While Brant was speaking with McDonald’s assistant manager Lawrence Andert about her missing purse, another employee walked out of the men’s bathroom with bulging pants pockets.
When Andert asked the worker to empty his pockets, Brant said the teenager pulled out handfuls of coins but denied stealing the change from her purse.
Brant said her wallet and purse were then retrieved from the men’s bathroom without any of the cash. But before police arrived to question the suspect, the employee took off on his bicycle, according to Minneapolis police reports.
Andert, a junior majoring in accounting, said the situation was difficult to manage at the height of the lunch rush.
“I tried to stop him,” he said. “He just stormed out.”
Brant echoed his frustration, and said she tried but failed to detain the suspect before police arrived.
“I grabbed another man on his bike and asked him to follow the kid,” she said.
The pursuit to catch the alleged McDonald’s bandit lasted all afternoon and spread beyond the University, she said.
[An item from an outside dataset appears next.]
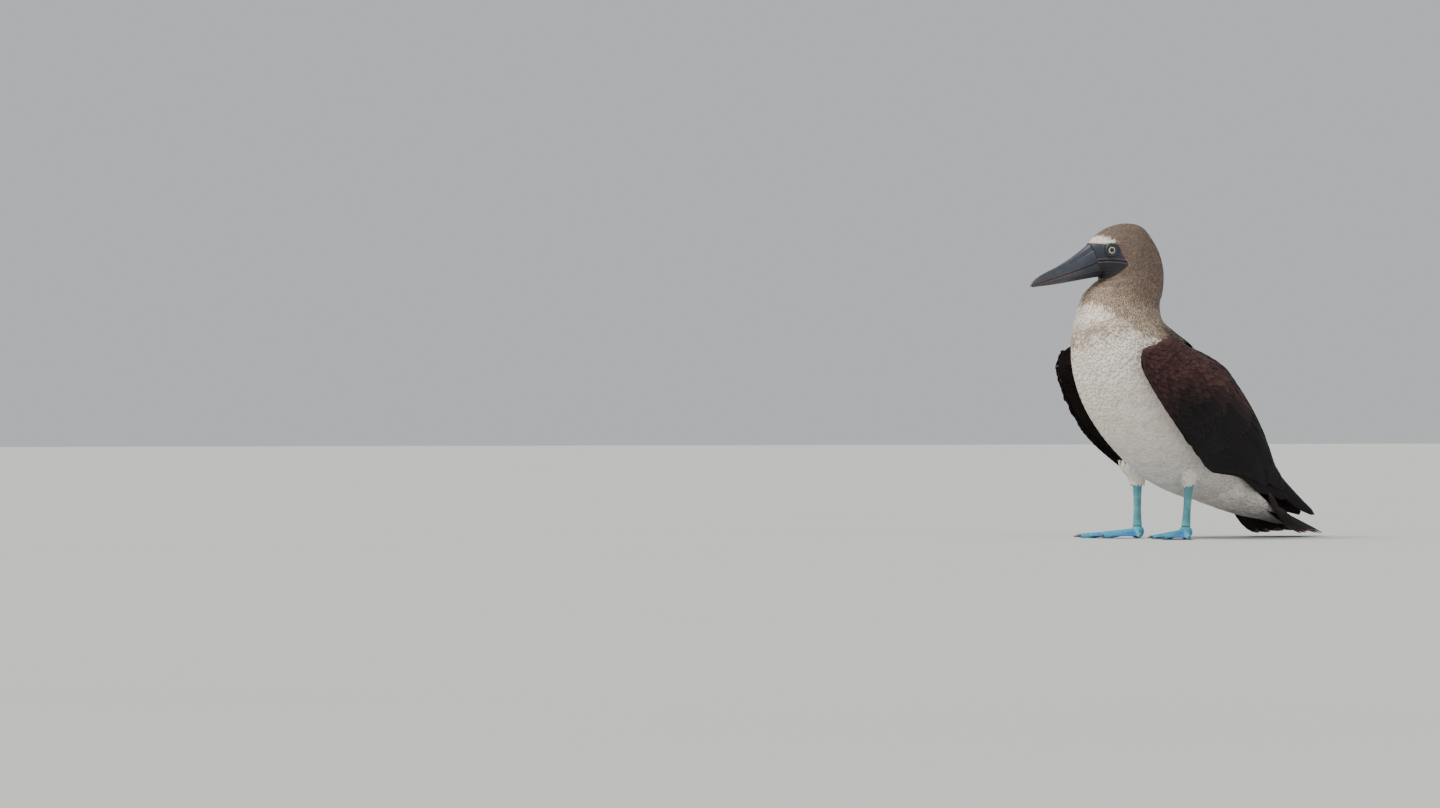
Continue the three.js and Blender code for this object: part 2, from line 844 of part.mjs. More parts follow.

Two men on campus, one Minneapolis police officer and two other fast-food patrons, aided in the effort to catch the alleged thief.
A 32-year-old University student eventually caught up with the suspect in a wooded area near the University River Flats, according to police reports.
James Helvig, a senior in the College of Liberal Arts, said he witnessed the fast food worker hiding something in some bushes.
He told the police that he found $239 in cash after the suspect fled the area.
But Helvig did not stop there; he continued chasing the McDonald’s worker all the way to the suspect’s home on Lake Street in south Minneapolis.
“I already went that far,” he said. “I decided to just keep on going.”
The student later identified the suspect in his McDonald’s uniform at the University police station.
“Never before have I seen citizens in the community so willing to help out,” Brant said.
Police arrested the 16-year-old suspect and booked him at the Minneapolis Juvenile Division, according to police reports.
Brant said she was relieved that the situation was resolved in such a timely manner. She received the cash back from authorities Wednesday.
“Everyone was extremely helpful,” Brant said. “It looks like the case will be prosecuted.”
Andert said the suspect was terminated Tuesday after he was implicated in the theft.
He worked at the restaurant two to three times per week and appeared to be a good employee prior to Tuesday’s events, Andert said.